Vient enfin l'argument budgétaire, beaucoup de rédactions généralistes avançant le manque de moyens comme justification à leur retrait. Envoyer des journalistes à La Haye, maintenir des correspondants en Palestine, produire des formats longs… : tout cela a un coût. En crise, le modèle économique des grands médias ne permettrait pas ces déploiements. Les dirigeants de médias savent pourtant trouver des ressources quand ils le jugent « nécessaire »… En janvier 2020 par exemple, ils n'auront pas lésiné sur les moyens pour dépêcher nombre de leurs équipes et têtes d'affiche au Liban ou au Japon afin que ces dernières arrachent des « scoops » concernant l'évasion de Carlos Ghosn, l'ancien patron de Renaud-Nissan-Mitsubishi… Encore une fois, c'est donc une question de choix. A fortiori lorsqu'on constate que certains médias, au modèle économique autrement plus précaire, produisent une couverture incroyablement plus riche de la situation en Palestine. Et ce, sans même parler de la possibilité de relayer les témoignages du terrain, qu'ils proviennent de journalistes palestiniens ou de multiples autres acteurs accessibles, de retour de Gaza ou sur place. Mais rien n'y fait. Même les médias indépendants, souvent perçus comme plus sensibles aux luttes sociales ou aux causes internationales, ne se dégagent pas de cette responsabilité. Ils ne peuvent pas « tout faire », certes. Mais pourquoi si peu d'articles sur les audiences de la CIJ ? Pourquoi si peu de paroles palestiniennes relayées dans des formats approfondis ? Je l'ai vécu en tant que journaliste indépendante. J'ai pu me rendre trois fois à La Haye et la question de l'argent revenait toujours. « Tu peux t'y rendre, mais pour 2 jours seulement », m'a-t-on rétorqué une première fois en février 2024, après plusieurs jours à négocier et débattre de l'importance de ces audiences. « Pas de budget, désolée », ai-je entendu la deuxième fois. « On ne peut pas te payer plus d'une pige », m'a-t-on dit la troisième fois… Le manque d'argent ne saurait être une excuse universelle. Il y a toujours de la place pour le choix.

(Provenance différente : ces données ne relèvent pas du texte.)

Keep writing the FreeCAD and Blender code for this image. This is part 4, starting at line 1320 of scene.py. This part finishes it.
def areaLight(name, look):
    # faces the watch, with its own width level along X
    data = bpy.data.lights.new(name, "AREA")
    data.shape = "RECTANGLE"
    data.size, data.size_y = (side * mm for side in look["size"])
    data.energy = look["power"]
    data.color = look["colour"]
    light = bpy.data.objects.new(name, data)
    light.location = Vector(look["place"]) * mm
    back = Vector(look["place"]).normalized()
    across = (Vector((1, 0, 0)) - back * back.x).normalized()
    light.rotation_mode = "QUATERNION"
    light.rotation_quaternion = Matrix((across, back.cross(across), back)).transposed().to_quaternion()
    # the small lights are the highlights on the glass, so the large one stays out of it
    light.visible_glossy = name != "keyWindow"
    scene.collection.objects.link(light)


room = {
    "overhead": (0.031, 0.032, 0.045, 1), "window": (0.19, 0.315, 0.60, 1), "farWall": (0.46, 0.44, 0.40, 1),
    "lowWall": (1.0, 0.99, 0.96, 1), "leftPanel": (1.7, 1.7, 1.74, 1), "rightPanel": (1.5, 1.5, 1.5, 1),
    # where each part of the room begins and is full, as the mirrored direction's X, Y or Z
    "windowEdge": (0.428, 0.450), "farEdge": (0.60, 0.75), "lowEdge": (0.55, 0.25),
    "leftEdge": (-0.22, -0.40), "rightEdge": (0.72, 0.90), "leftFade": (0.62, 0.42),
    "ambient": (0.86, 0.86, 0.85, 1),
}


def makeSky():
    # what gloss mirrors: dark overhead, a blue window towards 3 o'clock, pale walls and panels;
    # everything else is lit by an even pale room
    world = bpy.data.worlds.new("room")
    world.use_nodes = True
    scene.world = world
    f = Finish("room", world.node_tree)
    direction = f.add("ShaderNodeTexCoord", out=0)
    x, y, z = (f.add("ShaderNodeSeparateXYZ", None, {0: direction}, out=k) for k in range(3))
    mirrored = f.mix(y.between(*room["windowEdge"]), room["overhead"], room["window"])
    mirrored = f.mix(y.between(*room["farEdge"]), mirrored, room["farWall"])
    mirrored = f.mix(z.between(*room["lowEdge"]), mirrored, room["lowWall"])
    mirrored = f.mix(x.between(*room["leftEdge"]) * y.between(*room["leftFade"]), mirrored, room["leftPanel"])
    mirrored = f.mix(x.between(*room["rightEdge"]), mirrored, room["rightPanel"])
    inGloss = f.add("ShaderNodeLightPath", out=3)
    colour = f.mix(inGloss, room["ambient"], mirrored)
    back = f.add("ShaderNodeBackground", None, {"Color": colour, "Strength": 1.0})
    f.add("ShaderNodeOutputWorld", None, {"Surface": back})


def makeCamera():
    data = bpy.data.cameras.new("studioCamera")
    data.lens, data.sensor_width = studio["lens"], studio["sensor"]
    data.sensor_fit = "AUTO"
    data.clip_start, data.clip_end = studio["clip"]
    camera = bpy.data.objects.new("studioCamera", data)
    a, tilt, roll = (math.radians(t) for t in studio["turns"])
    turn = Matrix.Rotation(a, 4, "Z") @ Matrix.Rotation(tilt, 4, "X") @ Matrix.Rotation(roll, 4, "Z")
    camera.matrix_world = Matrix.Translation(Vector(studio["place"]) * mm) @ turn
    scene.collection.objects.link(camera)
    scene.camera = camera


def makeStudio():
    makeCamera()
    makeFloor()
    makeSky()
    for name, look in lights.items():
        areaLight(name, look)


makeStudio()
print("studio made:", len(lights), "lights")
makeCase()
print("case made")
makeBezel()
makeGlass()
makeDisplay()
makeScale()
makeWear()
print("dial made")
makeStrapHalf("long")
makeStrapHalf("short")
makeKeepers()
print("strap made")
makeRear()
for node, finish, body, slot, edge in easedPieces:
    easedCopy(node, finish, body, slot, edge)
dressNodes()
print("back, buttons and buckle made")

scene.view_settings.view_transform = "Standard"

Choisir de ne pas couvrir Gaza, c'est aussi choisir de couvrir autre chose à la place. Quand les rédactions généralistes ont choisi, mois après mois, de ne pas parler de Gaza, de ne pas couvrir la justice internationale, de ne pas exposer les récits palestiniens, elles ont fabriqué un silence politique. Elles ont dépolitisé l'histoire, affaibli la mémoire collective et nourri l'indifférence. Quand elles ont choisi de ne pas rapporter les tortures, de ne pas faire état des violations du droit humanitaire et d'ignorer les acteurs du droit international, elles ont contribué à décrédibiliser la justice. Francesca Albanese, la rapporteuse spéciale des Nations Unies sur les territoires palestiniens occupés, s'en émeut depuis dix-neuf mois : « L'indifférence médiatique permet la répétition des crimes », nous confiait-elle lors de son passage à Paris le 5 avril 2025 aux Assises pour la Palestine.

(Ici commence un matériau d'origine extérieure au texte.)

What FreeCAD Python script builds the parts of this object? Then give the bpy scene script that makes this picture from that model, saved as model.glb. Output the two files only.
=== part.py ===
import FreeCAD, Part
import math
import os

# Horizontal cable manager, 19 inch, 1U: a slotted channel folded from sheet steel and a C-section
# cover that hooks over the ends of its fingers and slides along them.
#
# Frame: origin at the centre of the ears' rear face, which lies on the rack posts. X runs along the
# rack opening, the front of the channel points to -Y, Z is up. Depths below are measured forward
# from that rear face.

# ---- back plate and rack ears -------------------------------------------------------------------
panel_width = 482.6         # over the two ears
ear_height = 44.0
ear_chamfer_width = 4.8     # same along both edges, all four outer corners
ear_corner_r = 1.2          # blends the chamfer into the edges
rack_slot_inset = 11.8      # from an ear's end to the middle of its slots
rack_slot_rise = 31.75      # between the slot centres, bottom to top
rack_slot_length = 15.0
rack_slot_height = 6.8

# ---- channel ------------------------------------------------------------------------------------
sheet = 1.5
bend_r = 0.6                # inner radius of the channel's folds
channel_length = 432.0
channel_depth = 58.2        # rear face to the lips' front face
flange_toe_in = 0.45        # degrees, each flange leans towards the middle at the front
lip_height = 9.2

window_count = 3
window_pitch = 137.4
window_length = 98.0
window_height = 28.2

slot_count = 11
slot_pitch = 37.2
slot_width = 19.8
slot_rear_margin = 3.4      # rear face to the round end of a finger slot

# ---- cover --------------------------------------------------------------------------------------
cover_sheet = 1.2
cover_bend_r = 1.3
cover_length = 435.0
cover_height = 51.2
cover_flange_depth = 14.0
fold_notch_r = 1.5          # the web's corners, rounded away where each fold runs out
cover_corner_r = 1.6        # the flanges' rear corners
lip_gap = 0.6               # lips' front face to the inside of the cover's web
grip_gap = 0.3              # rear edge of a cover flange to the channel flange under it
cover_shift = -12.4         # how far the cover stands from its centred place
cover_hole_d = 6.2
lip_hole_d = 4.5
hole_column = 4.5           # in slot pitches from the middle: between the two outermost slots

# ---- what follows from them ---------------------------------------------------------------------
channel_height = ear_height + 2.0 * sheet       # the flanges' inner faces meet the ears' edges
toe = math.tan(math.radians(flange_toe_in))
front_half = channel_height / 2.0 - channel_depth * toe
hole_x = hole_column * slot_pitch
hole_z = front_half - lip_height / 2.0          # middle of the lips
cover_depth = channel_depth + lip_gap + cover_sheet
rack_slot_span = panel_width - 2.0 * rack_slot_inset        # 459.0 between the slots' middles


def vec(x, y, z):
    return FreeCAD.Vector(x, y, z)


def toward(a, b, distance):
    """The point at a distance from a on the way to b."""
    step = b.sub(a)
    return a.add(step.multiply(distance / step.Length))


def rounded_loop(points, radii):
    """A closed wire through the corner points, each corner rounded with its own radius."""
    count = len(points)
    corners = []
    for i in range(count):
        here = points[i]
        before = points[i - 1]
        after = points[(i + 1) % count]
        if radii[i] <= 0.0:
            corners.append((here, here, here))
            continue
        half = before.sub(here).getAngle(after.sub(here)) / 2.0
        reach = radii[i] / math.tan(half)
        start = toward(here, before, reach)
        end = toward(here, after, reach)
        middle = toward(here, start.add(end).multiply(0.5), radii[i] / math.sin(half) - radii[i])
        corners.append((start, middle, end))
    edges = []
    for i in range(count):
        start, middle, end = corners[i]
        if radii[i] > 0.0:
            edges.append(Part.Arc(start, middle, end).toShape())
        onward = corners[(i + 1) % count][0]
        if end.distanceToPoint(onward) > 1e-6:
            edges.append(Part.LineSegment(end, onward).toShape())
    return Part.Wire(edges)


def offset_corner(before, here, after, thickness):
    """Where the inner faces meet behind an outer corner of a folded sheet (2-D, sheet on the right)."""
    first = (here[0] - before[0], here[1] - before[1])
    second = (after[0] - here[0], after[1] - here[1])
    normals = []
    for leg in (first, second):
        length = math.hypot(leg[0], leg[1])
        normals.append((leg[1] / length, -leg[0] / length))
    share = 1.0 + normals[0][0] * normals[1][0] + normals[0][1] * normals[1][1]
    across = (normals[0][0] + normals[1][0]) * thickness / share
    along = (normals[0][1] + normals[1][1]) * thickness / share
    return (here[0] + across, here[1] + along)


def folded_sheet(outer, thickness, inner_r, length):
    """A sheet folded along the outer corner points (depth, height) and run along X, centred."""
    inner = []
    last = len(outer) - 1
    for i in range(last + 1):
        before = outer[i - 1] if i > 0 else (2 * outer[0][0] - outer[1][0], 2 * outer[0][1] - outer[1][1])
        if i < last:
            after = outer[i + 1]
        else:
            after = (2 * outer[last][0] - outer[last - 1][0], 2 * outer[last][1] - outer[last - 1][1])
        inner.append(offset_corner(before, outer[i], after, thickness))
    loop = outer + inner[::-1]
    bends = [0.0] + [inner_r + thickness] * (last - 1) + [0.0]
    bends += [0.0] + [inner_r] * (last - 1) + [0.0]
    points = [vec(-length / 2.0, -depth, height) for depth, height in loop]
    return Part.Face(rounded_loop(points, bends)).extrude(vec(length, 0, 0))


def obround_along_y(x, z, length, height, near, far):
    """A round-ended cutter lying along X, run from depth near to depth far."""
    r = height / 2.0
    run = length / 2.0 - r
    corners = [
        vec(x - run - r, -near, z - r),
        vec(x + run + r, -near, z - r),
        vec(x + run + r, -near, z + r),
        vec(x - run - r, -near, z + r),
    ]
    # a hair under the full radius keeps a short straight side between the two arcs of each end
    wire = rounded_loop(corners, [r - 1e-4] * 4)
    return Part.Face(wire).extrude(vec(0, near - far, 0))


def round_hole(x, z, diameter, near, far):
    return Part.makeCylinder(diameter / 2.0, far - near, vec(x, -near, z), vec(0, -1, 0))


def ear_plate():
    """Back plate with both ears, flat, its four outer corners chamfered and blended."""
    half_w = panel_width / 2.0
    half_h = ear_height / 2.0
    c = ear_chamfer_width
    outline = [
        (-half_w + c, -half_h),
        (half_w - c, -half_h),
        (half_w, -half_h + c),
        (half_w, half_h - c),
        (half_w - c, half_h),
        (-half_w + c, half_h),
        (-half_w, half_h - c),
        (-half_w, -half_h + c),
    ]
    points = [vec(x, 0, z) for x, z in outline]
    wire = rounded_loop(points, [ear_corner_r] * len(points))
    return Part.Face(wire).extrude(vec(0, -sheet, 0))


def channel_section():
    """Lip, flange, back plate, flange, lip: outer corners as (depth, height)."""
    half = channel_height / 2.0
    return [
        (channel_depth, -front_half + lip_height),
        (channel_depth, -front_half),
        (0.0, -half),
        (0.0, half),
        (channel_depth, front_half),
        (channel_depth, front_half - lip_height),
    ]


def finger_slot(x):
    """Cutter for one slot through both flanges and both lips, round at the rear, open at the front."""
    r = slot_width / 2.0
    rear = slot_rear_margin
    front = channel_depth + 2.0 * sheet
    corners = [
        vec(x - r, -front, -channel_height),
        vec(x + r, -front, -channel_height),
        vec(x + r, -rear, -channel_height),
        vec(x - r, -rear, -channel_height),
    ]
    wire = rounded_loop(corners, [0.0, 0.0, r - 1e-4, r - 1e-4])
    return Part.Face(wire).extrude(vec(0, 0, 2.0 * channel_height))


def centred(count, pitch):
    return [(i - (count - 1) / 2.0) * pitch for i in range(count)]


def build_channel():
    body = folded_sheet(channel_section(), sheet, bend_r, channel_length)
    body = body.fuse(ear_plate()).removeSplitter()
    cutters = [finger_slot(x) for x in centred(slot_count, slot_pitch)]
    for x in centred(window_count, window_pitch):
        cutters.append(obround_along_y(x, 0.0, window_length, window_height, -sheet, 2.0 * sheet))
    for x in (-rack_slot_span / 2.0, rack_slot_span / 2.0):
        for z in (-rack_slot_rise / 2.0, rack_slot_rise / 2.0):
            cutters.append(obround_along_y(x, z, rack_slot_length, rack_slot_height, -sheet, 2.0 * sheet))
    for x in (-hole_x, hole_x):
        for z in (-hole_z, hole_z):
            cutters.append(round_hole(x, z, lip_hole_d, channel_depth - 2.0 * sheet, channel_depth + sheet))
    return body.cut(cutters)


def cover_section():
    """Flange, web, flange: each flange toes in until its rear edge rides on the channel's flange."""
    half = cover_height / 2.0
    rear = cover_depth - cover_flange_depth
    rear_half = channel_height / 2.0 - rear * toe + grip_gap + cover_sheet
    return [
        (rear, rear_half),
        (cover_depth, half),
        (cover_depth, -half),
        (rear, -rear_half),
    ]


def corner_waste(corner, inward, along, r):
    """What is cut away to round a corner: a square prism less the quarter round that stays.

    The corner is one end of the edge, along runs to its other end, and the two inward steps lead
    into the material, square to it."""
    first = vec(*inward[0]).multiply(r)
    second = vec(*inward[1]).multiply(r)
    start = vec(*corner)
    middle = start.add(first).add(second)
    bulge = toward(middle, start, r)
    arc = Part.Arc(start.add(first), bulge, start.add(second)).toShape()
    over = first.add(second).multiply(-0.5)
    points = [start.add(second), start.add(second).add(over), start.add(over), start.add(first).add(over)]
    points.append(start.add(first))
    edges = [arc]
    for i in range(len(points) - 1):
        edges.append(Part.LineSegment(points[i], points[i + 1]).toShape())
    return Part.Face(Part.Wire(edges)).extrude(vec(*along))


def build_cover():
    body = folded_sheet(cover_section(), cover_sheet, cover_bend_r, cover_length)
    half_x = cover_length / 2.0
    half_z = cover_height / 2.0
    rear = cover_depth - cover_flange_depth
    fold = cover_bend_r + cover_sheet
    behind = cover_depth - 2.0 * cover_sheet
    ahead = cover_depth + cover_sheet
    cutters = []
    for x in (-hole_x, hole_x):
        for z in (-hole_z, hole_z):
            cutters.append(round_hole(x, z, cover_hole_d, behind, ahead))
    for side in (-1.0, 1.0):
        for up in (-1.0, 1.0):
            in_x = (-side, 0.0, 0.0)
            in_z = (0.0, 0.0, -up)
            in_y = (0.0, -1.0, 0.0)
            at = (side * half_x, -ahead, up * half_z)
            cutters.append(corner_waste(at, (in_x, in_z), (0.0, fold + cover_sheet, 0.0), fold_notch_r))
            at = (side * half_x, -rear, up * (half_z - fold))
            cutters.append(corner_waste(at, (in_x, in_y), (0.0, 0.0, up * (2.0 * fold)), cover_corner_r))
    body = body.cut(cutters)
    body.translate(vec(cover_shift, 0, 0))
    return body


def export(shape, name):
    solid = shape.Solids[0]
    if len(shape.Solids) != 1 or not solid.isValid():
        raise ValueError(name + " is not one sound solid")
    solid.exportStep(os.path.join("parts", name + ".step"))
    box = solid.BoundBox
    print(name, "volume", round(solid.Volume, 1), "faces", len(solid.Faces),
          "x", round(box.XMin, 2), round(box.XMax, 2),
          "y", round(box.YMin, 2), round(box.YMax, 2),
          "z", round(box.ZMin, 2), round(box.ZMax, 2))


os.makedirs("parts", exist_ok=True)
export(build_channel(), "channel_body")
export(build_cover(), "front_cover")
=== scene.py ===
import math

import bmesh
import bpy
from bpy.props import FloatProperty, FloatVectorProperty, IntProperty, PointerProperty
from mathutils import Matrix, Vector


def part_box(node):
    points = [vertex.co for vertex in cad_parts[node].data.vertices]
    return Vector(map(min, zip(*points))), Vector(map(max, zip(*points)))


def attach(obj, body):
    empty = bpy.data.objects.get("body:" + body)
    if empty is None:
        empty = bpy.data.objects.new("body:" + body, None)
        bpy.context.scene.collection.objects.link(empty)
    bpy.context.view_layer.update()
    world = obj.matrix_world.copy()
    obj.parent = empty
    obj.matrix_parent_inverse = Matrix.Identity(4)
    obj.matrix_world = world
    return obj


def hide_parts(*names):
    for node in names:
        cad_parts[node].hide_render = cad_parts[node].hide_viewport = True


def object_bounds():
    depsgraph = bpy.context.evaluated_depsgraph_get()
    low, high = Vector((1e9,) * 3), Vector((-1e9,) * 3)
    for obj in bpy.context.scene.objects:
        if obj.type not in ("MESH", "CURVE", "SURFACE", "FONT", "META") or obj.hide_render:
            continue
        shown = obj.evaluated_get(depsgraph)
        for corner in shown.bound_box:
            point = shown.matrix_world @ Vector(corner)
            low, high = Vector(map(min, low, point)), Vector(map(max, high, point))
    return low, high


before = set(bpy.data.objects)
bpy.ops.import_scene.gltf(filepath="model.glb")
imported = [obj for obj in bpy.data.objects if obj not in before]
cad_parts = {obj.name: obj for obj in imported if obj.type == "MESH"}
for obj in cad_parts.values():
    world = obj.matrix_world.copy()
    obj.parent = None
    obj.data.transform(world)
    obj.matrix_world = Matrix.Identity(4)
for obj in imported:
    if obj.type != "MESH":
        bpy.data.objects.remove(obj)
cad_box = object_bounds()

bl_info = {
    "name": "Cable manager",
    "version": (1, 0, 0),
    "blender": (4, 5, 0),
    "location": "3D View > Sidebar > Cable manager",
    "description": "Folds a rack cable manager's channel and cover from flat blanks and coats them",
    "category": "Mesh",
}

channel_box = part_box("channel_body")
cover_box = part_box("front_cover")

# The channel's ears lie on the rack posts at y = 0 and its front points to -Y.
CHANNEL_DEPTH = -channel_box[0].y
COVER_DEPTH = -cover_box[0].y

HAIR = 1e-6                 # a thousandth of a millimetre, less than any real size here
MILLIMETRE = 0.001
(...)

Le devoir d'informer ne consiste pas à relater ce qui fait le plus de bruit. Il implique de regarder là où les projecteurs dominants ne vont plus, de documenter les marges, de faire entendre ce que d'autres veulent faire taire, de redonner une voix à ceux qui en sont privés. Le choix de regarder ailleurs est politique. Et il aura, demain – comme il en avait hier – un coût professionnel, moral et démocratique de grande ampleur au sein des grands médias français.